Every line of the data must be copied exactly.
● ● ● ● ●
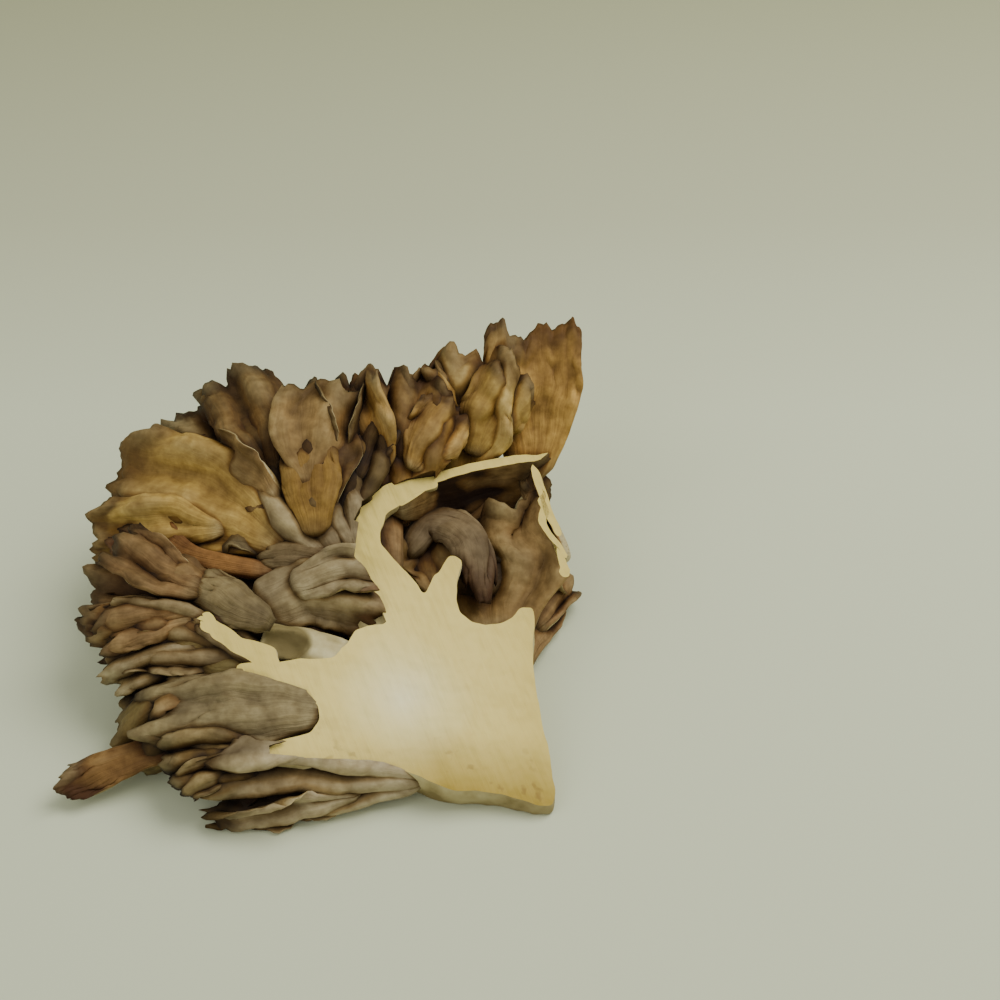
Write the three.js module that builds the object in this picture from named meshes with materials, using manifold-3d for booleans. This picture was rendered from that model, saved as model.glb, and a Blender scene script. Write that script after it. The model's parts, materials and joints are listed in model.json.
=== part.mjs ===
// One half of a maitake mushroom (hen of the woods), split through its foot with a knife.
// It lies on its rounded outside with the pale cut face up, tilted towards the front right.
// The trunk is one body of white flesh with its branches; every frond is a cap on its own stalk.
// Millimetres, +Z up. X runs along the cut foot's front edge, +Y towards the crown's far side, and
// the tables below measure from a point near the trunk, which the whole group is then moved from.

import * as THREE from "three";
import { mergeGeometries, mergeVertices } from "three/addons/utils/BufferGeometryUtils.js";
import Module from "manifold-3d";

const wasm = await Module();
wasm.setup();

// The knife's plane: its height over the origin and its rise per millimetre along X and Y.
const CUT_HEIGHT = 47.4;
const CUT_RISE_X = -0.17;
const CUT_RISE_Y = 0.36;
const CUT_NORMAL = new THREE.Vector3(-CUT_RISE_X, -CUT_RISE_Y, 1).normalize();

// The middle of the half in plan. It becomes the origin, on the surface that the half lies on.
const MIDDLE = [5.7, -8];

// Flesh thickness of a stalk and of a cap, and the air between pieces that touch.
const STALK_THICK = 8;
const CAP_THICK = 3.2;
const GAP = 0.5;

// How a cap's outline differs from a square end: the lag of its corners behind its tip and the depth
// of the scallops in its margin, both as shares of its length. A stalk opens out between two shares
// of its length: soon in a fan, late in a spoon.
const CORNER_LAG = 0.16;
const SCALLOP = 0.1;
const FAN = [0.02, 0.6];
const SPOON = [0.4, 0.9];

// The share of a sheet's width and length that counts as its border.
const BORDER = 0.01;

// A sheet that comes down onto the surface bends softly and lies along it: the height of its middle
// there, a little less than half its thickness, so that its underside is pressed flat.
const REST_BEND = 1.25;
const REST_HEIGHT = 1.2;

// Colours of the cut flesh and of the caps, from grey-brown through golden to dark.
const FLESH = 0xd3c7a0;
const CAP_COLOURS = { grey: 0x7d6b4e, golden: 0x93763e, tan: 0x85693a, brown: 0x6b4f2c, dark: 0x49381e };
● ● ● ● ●
# Task response
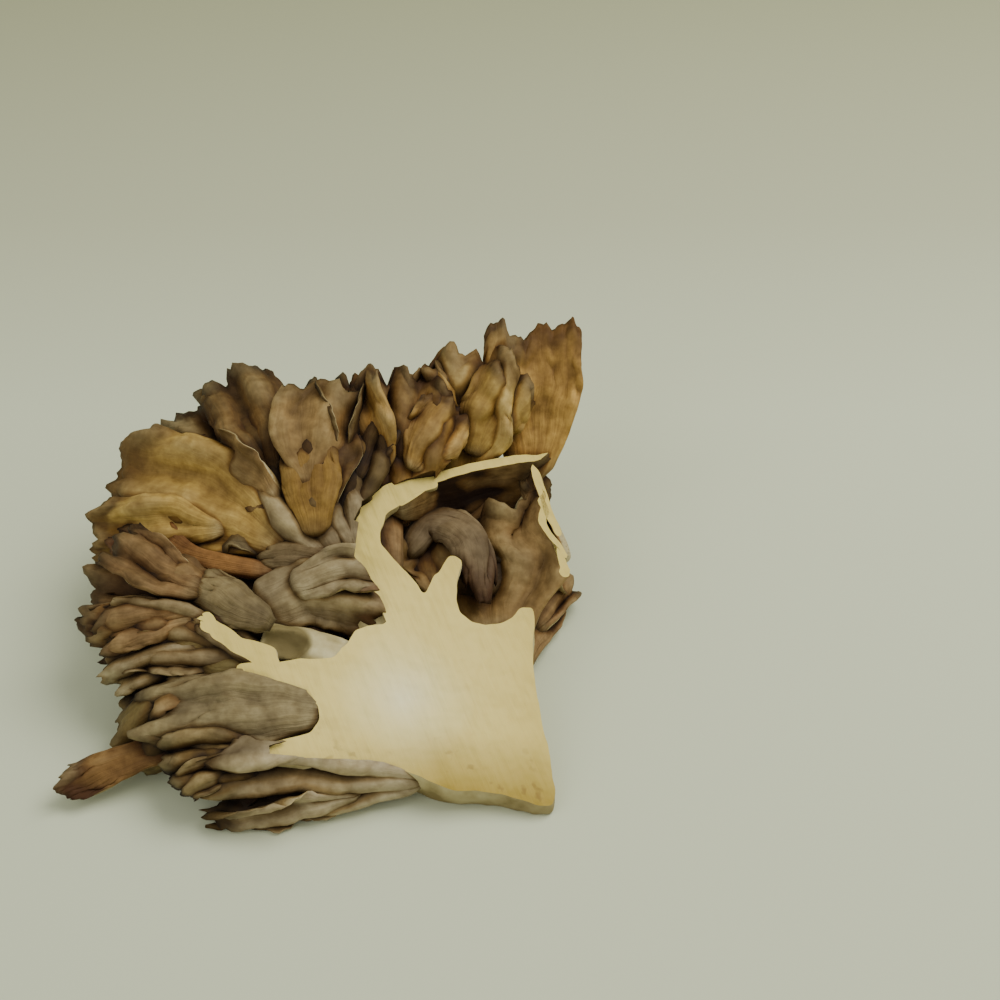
Write the three.js module that builds the object in this picture from named meshes with materials, using manifold-3d for booleans. This picture was rendered from that model, saved as model.glb, and a Blender scene script. Write that script after it. The model's parts, materials and joints are listed in model.json.
=== part.mjs ===
// One half of a maitake mushroom (hen of the woods), split through its foot with a knife.
// It lies on its rounded outside with the pale cut face up, tilted towards the front right.
// The trunk is one body of white flesh with its branches; every frond is a cap on its own stalk.
// Millimetres, +Z up. X runs along the cut foot's front edge, +Y towards the crown's far side, and
// the tables below measure from a point near the trunk, which the whole group is then moved from.

import * as THREE from "three";
import { mergeGeometries, mergeVertices } from "three/addons/utils/BufferGeometryUtils.js";
import Module from "manifold-3d";

const wasm = await Module();
wasm.setup();

// The knife's plane: its height over the origin and its rise per millimetre along X and Y.
const CUT_HEIGHT = 47.4;
const CUT_RISE_X = -0.17;
const CUT_RISE_Y = 0.36;
const CUT_NORMAL = new THREE.Vector3(-CUT_RISE_X, -CUT_RISE_Y, 1).normalize();

// The middle of the half in plan. It becomes the origin, on the surface that the half lies on.
const MIDDLE = [5.7, -8];

// Flesh thickness of a stalk and of a cap, and the air between pieces that touch.
const STALK_THICK = 8;
const CAP_THICK = 3.2;
const GAP = 0.5;

// How a cap's outline differs from a square end: the lag of its corners behind its tip and the depth
// of the scallops in its margin, both as shares of its length. A stalk opens out between two shares
// of its length: soon in a fan, late in a spoon.
const CORNER_LAG = 0.16;
const SCALLOP = 0.1;
const FAN = [0.02, 0.6];
const SPOON = [0.4, 0.9];

// The share of a sheet's width and length that counts as its border.
const BORDER = 0.01;

// A sheet that comes down onto the surface bends softly and lies along it: the height of its middle
// there, a little less than half its thickness, so that its underside is pressed flat.
const REST_BEND = 1.25;
const REST_HEIGHT = 1.2;

// Colours of the cut flesh and of the caps, from grey-brown through golden to dark.
const FLESH = 0xd3c7a0;
const CAP_COLOURS = { grey: 0x7d6b4e, golden: 0x93763e, tan: 0x85693a, brown: 0x6b4f2c, dark: 0x49381e };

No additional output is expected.